The Horse tranquilizer is having its effects. Meanwhile, the real play is happening in the shadows—where a new breed of Edgelords, crypto-fascists, and hollow-eyed libertarian cultists are busy laying the foundation for America’s own Great Firewall. They won’t call it that, of course. They’ll dress it up in the usual flag-waving bullshit—“Protecting American innovation!” “Fighting foreign influence!” “Defending free speech by banning the bad guys!”—but the result will be the same. The land of the free is about to seal itself off from the world like a dying animal crawling under the porch to rot in peace. First, it was TikTok—too much data heading to Beijing, too many kids dancing in ways that made the Heritage Foundation nervous. Then came the crackdowns on foreign semiconductors, software, financial exchanges. “National security!” they shrieked, as if the real danger to America wasn’t its own leaders strip-mining the country like it was a liquidation sale.

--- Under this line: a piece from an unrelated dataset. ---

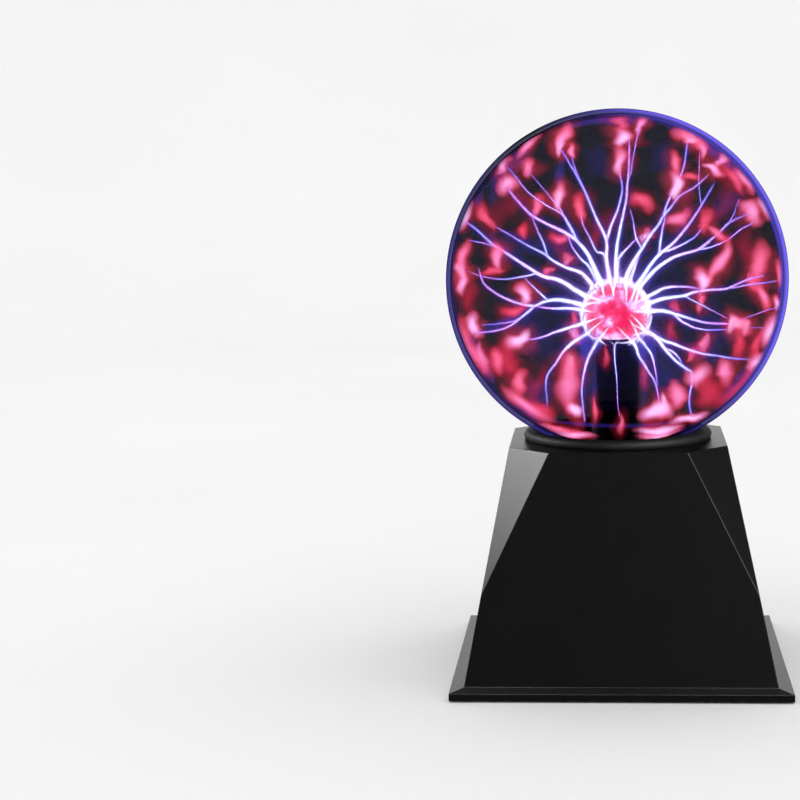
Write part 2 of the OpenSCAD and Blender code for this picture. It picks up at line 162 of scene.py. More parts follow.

The Roman Empire Retvrn LARP morphing into Andrew Jackson Americana LARP is pure schizophrenia. It’s like trying to cosplay both Caesar and the barefoot, mud-streaked rebel fighting imperial overreach—two contradictory fantasies jammed into the same national hard drive. One exalts global dominance, military expansion, and an iron grip on trade routes. The other spits on foreign entanglements, shrieks about sovereignty, and fetishizes an America that never actually existed. You can’t be both the empire and the plucky underdog at the same time, but that doesn’t stop the system from trying to execute mutually exclusive political processes in parallel while sharing the same memory space. No amount of error handling can resolve this architectural contradiction—it’s a corrupted program running a loop until the hardware melts down.

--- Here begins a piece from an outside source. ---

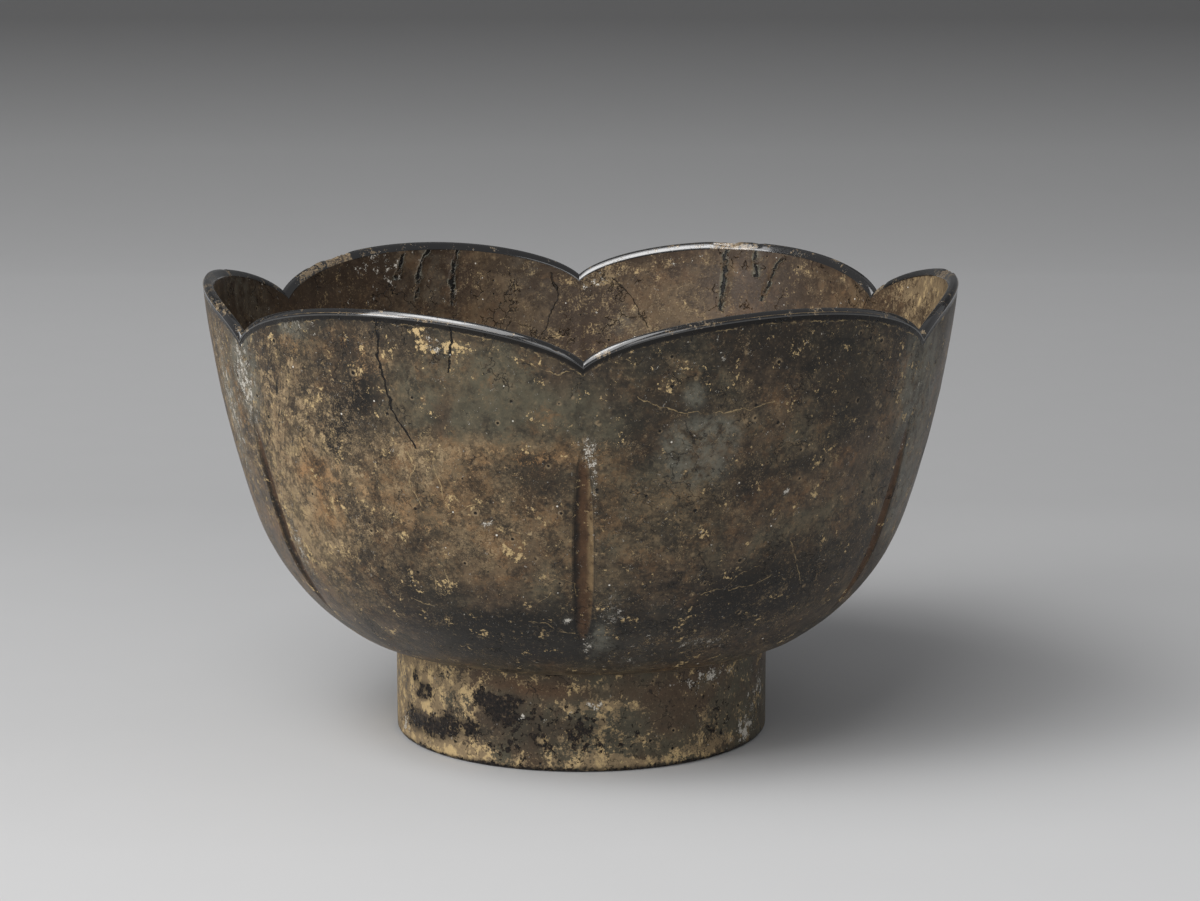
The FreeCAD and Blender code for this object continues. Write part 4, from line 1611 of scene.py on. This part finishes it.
class BOWL_OT_recess(bpy.types.Operator):
    """Build the lacquer in the recess under the foot"""

    bl_idname = "bowl.recess"
    bl_label = "Recess lacquer"

    def execute(self, context):
        shape = context.scene.bowl_shape
        side_at = shape.foot_radius - shape.foot_wall
        ceiling = shape.recess_height
        wall = foot_face(shape, side_at, -1, ceiling)[:-1]
        lid = [(radius, ceiling, 0.0, -1.0) for radius in np.linspace(side_at, 0, CEILING_POINTS)[1:]]
        face = (wall + [(side_at, ceiling, -1.0, -1.0)] + lid)[::-1]
        mesh, row, turn, spots = foot_shell(shape, "recess_lacquer", face, RECESS_COLUMNS, closed=False)
        lay_map(mesh, turn, row * (side_at + ceiling), side_at)
        lay_masks(mesh, "zones", 0.16 * wander(spots, 30.0), 0.16 * wander(spots, 40.0, shift=3.0))
        finish_piece(mesh, "base_lacquer", recess_finish(context.scene.bowl_colours))
        return {"FINISHED"}


def wood_finish(colours):
    """Pale wood with its grain upright, and fine pores."""
    finish = Finish("core_wood", colours)
    grain = finish.noise(finish.stretched(finish.place, (420.0, 420.0, 30.0)), 1.0, 5, 0.6, 0.6)
    pores = finish.noise(finish.stretched(finish.place, (3000.0, 3000.0, 160.0)), 1.0, 2, 0.5)
    stain = finish.noise(finish.place, 60.0, 4, 0.6)
    finish.toned = finish.blend(finish.between(grain, 0.35, 0.65), "inside_brown", "wood")
    finish.coat("inside_dark", finish.between(pores, 0.62, 0.7), 0.6)
    finish.coat("brown", finish.between(stain, 0.5, 0.7), 0.6)
    height = finish.sum_of(grain, finish.scaled(pores, -0.5))
    return finish.done(finish.scaled(grain, 0.2, 0.62), height, CORE_RELIEF)


# Threads round the bowl, and rows of the weave in a metre times a full turn
CLOTH_THREADS = 720.0
CLOTH_ROWS = 9000.0


def cloth_finish(colours):
    """Plain weave, with threads round the bowl and up its wall."""
    finish = Finish("cloth", colours)
    spot = finish.add("ShaderNodeSeparateXYZ", {0: finish.place}).outputs
    turn = finish.math("ARCTAN2", spot[1], spot[0])
    upright = finish.math("SINE", finish.scaled(turn, CLOTH_THREADS))
    level = finish.math("SINE", finish.scaled(spot[2], CLOTH_ROWS))
    fluff = finish.noise(finish.place, 1400.0, 4, 0.6)
    height = finish.sum_of(finish.product(upright, level), fluff)
    finish.toned = finish.blend(finish.between(height, -0.6, 1.4), "inside_brown", "cloth")
    return finish.done(finish.scaled(fluff, 0.1, 0.85), height, CORE_RELIEF)


def ground_finish(colours):
    """Lacquer mixed with ash: pale, dull and gritty."""
    finish = Finish("ground", colours)
    grit = finish.noise(finish.place, 1800.0, 4, 0.7)
    stain = finish.noise(finish.place, 80.0, 4, 0.6)
    finish.toned = finish.blend(finish.between(grit, 0.35, 0.65), "tan", "ground")
    finish.coat("brown", finish.between(stain, 0.45, 0.7), 0.5)
    return finish.done(finish.scaled(grit, 0.2, 0.75), grit, CORE_RELIEF)


CORE_FINISHES = {"core_wood": wood_finish, "cloth": cloth_finish, "ground": ground_finish}


class BOWL_OT_core(bpy.types.Operator):
    """Give the hidden wood, cloth and ground their finishes"""

    bl_idname = "bowl.core"
    bl_label = "Core, cloth and ground"

    def execute(self, context):
        colours = context.scene.bowl_colours
        finishes = {slot: make(colours) for slot, make in CORE_FINISHES.items()}
        slots = {part["node"]: part["material_slot"] for part in frame["record"]["subparts"]}
        for name, node in frame["nodes"].items():
            if slots[name] in finishes:
                node.data.materials.clear()
                node.data.materials.append(finishes[slots[name]])
        return {"FINISHED"}


SWEEP_DEPTH = 1.0
SWEEP_FRONT = 1.6
SWEEP_HALF_WIDTH = 2.6
SWEEP_RADIUS = 1.0
SWEEP_WALL = 1.2
SWEEP_BEND_STEPS = 48
PAPER_RELIEF = 0.02 * MILLIMETRE
PAPER_SCALE = 40.0

# An opening under the foot, which lets light into the recess for views from below
SWEEP_OPENING = 37 * MILLIMETRE

# How far behind the bowl the sweep has each grey: painted shade for the light's falloff towards the back
SWEEP_FALLOFF_TONES = (
    (-0.10, 210),
    (0.0, 201),
    (0.28, 187),
    (0.75, 199),
    (1.0, 203),
    (1.33, 165),
    (1.52, 113),
)


def studio_finish():
    """A pale floor with painted shade that darkens it with distance, for the light's falloff, so that the
    sweep behind the bowl falls off to grey.
    """
    finish = Finish("studio_sweep")
    parts = finish.add("ShaderNodeSeparateXYZ", {0: finish.place}).outputs
    nearest, farthest = SWEEP_FALLOFF_TONES[0][0], SWEEP_FALLOFF_TONES[-1][0]
    ramp = finish.add("ShaderNodeValToRGB", {0: finish.between(parts["Y"], nearest, farthest, soft=False)})
    stops = ramp.color_ramp.elements
    for place, _ in SWEEP_FALLOFF_TONES[1:-1]:
        stops.new((place - nearest) / (farthest - nearest))
    for stop, (_, tone) in zip(stops, SWEEP_FALLOFF_TONES):
        stop.color = opaque(paint(tone, tone, tone))
    paper = finish.noise(finish.place, PAPER_SCALE, 3)
    finish.toned = finish.shade(ramp.outputs[0], finish.scaled(paper, 0.02, 0.99))
    material = finish.done(finish.scaled(paper, 0.1, 0.85), paper, PAPER_RELIEF, Specular_IOR_Level=0.1)
    clear = finish.tree.nodes.new("ShaderNodeBsdfTransparent")
    under = finish.add("ShaderNodeNewGeometry", {}).outputs["Backfacing"]
    from_axis = finish.vector("LENGTH", finish.place, output="Value")
    under = finish.math("MAXIMUM", under, finish.math("LESS_THAN", from_axis, SWEEP_OPENING))
    both = finish.add("ShaderNodeMixShader", {0: under, 1: finish.shader.outputs[0], 2: clear.outputs[0]})
    output = finish.tree.nodes["Material Output"]
    finish.feed(output.inputs["Surface"], both.outputs[0])
    return material


def softbox(name, spot, aim, width, height, power):
    light = bpy.data.lights.new(name, "AREA")
    light.shape = "RECTANGLE"
    light.size = width
    light.size_y = height
    light.energy = power
    lamp = bpy.data.objects.new(name, light)
    lamp.location = spot
    lamp.rotation_euler = (Vector(aim) - Vector(spot)).to_track_quat("-Z", "Y").to_euler()
    bpy.context.scene.collection.objects.link(lamp)


def only(kind, items):
    return [item for item in items if isinstance(item, kind)]


def studio_sweep():
    """A level floor that bends up into a wall behind the bowl."""
    bm = bmesh.new()
    start = bm.verts.new((-SWEEP_HALF_WIDTH, -SWEEP_FRONT, 0))
    end = bm.verts.new((SWEEP_HALF_WIDTH, -SWEEP_FRONT, 0))
    edge = bm.edges.new((start, end))
    made = bmesh.ops.extrude_edge_only(bm, edges=[edge])["geom"]
    verts = only(bmesh.types.BMVert, made)
    bmesh.ops.translate(bm, verts=verts, vec=(0, SWEEP_FRONT + SWEEP_DEPTH, 0))
    bend = {"axis": (1, 0, 0), "cent": (0, SWEEP_DEPTH, SWEEP_RADIUS), "angle": math.pi / 2}
    geom = verts + only(bmesh.types.BMEdge, made)
    curve = bmesh.ops.spin(bm, geom=geom, steps=SWEEP_BEND_STEPS, use_merge=False, **bend)["geom_last"]
    made = bmesh.ops.extrude_edge_only(bm, edges=only(bmesh.types.BMEdge, curve))["geom"]
    bmesh.ops.translate(bm, verts=only(bmesh.types.BMVert, made), vec=(0, 0, SWEEP_WALL))
    bmesh.ops.remove_doubles(bm, verts=bm.verts, dist=SEAM_REACH)
    bmesh.ops.recalc_face_normals(bm, faces=bm.faces)
    mesh = bpy.data.meshes.new("studio_sweep")
    bm.to_mesh(mesh)
    bm.free()
    if mesh.polygons[0].normal.z < 0:
        mesh.flip_normals()
    mesh.shade_smooth()
    mesh.materials.append(studio_finish())
    return bpy.data.objects.new("studio_sweep", mesh)


# The camera: where it stands, how far it looks down and how far it is turned to the left, in degrees
CAMERA_SPOT = (-0.0035, -0.6308, 0.1717)
CAMERA_DIP = 9.61
CAMERA_TURN = -0.715
FILM_WIDTH = 36

# The softboxes: name, place, the point that each faces, width and height
SOFTBOXES = (
    ("key", (-0.95, -1.1, 1.8), (0, 0, 0.08), 2.2, 1.8),
    ("top", (-0.62, -0.58, 1.25), (0, 0, 0.08), 0.6, 0.5),
    ("side", (-1.5, -0.85, 0.7), (0, 0, 0.06), 0.5, 0.9),
    ("fill", (0.35, -1.9, 0.9), (0, 0, 0.06), 0.9, 0.9),
)
SURROUND_TONE = (206, 207, 210)


class BOWL_OT_studio(bpy.types.Operator):
    """Set up the sweep, the softboxes and the camera"""

    bl_idname = "bowl.studio"
    bl_label = "Studio"

    def execute(self, context):
        scene = context.scene
        studio = scene.bowl_studio
        sweep = studio_sweep()
        scene.collection.objects.link(sweep)
        for name, *placing in SOFTBOXES:
            softbox(f"{name}_softbox", *placing, getattr(studio, f"{name}_power"))

        world = bpy.data.worlds.new("surround")
        world.use_nodes = True
        scene.world = world
        background = world.node_tree.nodes["Background"]
        background.inputs["Color"].default_value = opaque(paint(*SURROUND_TONE))
        background.inputs["Strength"].default_value = studio.world_level

        camera = bpy.data.cameras.new("camera")
        camera.lens = studio.lens
        camera.sensor_width = FILM_WIDTH
        camera.sensor_fit = "HORIZONTAL"
        holder = bpy.data.objects.new("camera", camera)
        holder.location = CAMERA_SPOT
        holder.rotation_euler = Euler((math.radians(90 - CAMERA_DIP), 0, math.radians(CAMERA_TURN)))
        scene.collection.objects.link(holder)
        scene.camera = holder
        scene.view_settings.view_transform = "Standard"
        return {"FINISHED"}


class BOWL_PT_panel(bpy.types.Panel):
    """The pieces of the bowl, in the order in which they are built"""

    bl_label = "Lobed bowl"
    bl_space_type = "VIEW_3D"
    bl_region_type = "UI"
    bl_category = "Bowl"

    def draw(self, context):
        for operator in OPERATORS:
            self.layout.operator(operator.bl_idname)


OPERATORS = (
    BOWL_OT_outside,
    BOWL_OT_inside,
    BOWL_OT_rim,
    BOWL_OT_foot,
    BOWL_OT_recess,
    BOWL_OT_core,
    BOWL_OT_studio,
)
SETTINGS = {"bowl_shape": BowlShape, "bowl_colours": BowlColours, "bowl_studio": BowlStudio}


def register():
    for kind in (*SETTINGS.values(), *OPERATORS, BOWL_PT_panel):
        bpy.utils.register_class(kind)
    for name, kind in SETTINGS.items():
        setattr(bpy.types.Scene, name, PointerProperty(type=kind))


def unregister():
    for name in SETTINGS:
        delattr(bpy.types.Scene, name)
    for kind in (BOWL_PT_panel, *reversed(OPERATORS), *SETTINGS.values()):
        bpy.utils.unregister_class(kind)


def main():
    register()
    for operator in OPERATORS:
        module, name = operator.bl_idname.split(".")
        getattr(getattr(bpy.ops, module), name)()


if __name__ == "__main__":
    main()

And now? The walls are going up. Trade barriers disguised as patriotism. Visa restrictions under the banner of sovereignty. Silicon Valley, once a global hub of innovation, now reduced to a gated community where failing startups suckle at defense contracts and pretend they still run the world. The same Edgelords who built their fortunes on open markets, open networks, open access are now welding the gates shut, convinced they can lock the rest of the world out and still keep raking in cash. But that’s not how this works.

The United States is about to do something truly remarkable—it’s going to disappear behind its own Great Wall, just like China did centuries ago when it decided it had nothing left to learn from the world. Once upon a time, the Middle Kingdom was the global superpower, sitting on an economy so vast and advanced that it saw no need to trade with the barbarians beyond its borders. And then? The world moved on without it. The British showed up with steamships, opium, and gunboat diplomacy, and suddenly the empire that thought it could wall itself off was being forcibly reopened at cannon-point.

The same thing is happening now, but slower. Instead of gunboats, it’ll be supply chains shifting, economies decoupling, the slow but inevitable realization that the rest of the world doesn’t need America nearly as much as America needs the rest of the world. Europe won’t ditch the U.S. overnight—they’ll still wear Levi’s and drink Starbucks—but little by little, they’ll start buying EVs from BYD, shopping on Temu, and hedging their bets with a global market that doesn’t begin and end with Wall Street. The tech trade will fragment. The dollar’s grip will loosen. And one day, America will wake up behind its firewall and realize it’s been left out of the future, reduced to a decaying theme park of its former self, hooting about sovereignty while the real economic action happens somewhere else. The U.S. could stop this, of course. Fix the tax racket. Reinvest in alliances. Play the long game. But that requires a government that still believes in strategy rather than short-term stock bumps. If the spiral continues, don’t be surprised when the U.S. slips behind China, Europe, and—just to rub it in—California, the world’s fourth-largest economy, watching the rest of the country from across a firewall of its own design. Buy the ticket, take the ride.

The Great American Firewall is coming. And when the last fiber optic cable is cut, when the last backdoor is sealed, when the last dollar of foreign investment shrugs and moves on, the final joke will be revealed: the so-called defenders of “economic freedom” will have walled themselves off from the only thing keeping them alive. The rest of the world will watch, shake their heads, and move on. Buy the ticket, take the ride.

Iterative Adaptation

The Sage of the Eastern Mountain spoke:

In the garden of ten thousand possibilities, he who takes a seedling from the emperor’s own thief may find his name written in gold for a hundred generations. Yet what appears as theft to the morning eye becomes wisdom to the evening mind.

Consider the humble water beetle who, seeing the lotus leaf float, made its own vessel. Did it steal the lotus’s secret, or did it honor the flower’s teaching by carrying new life across still waters? The merchants of the southern shores cry “Thief!” while the northern kingdoms celebrate innovation.

As the ancient text reminds us: “The river does not apologize to the cloud for borrowing its water, if it returns it to the sky with interest.”

Thus the wise one knows: When the student surpasses the master’s technique, adding his own brush strokes to make the painting greater, is this theft or tribute? The answer lies not in the taking, but in what new gifts are returned to the world.

Remember: The falcon who first stole fire from the sun was cursed by day, but blessed by night – for though he took one flame, he gave warmth to all humanity.

So it is in the marketplace of ideas: Yesterday’s forbidden knowledge becomes tomorrow’s shared wisdom. The distinction between piracy and progress is written not in stone, but in water – flowing, changing, ever-moving with time’s own tide.

Let he who would judge first count not what was taken, but what was created anew.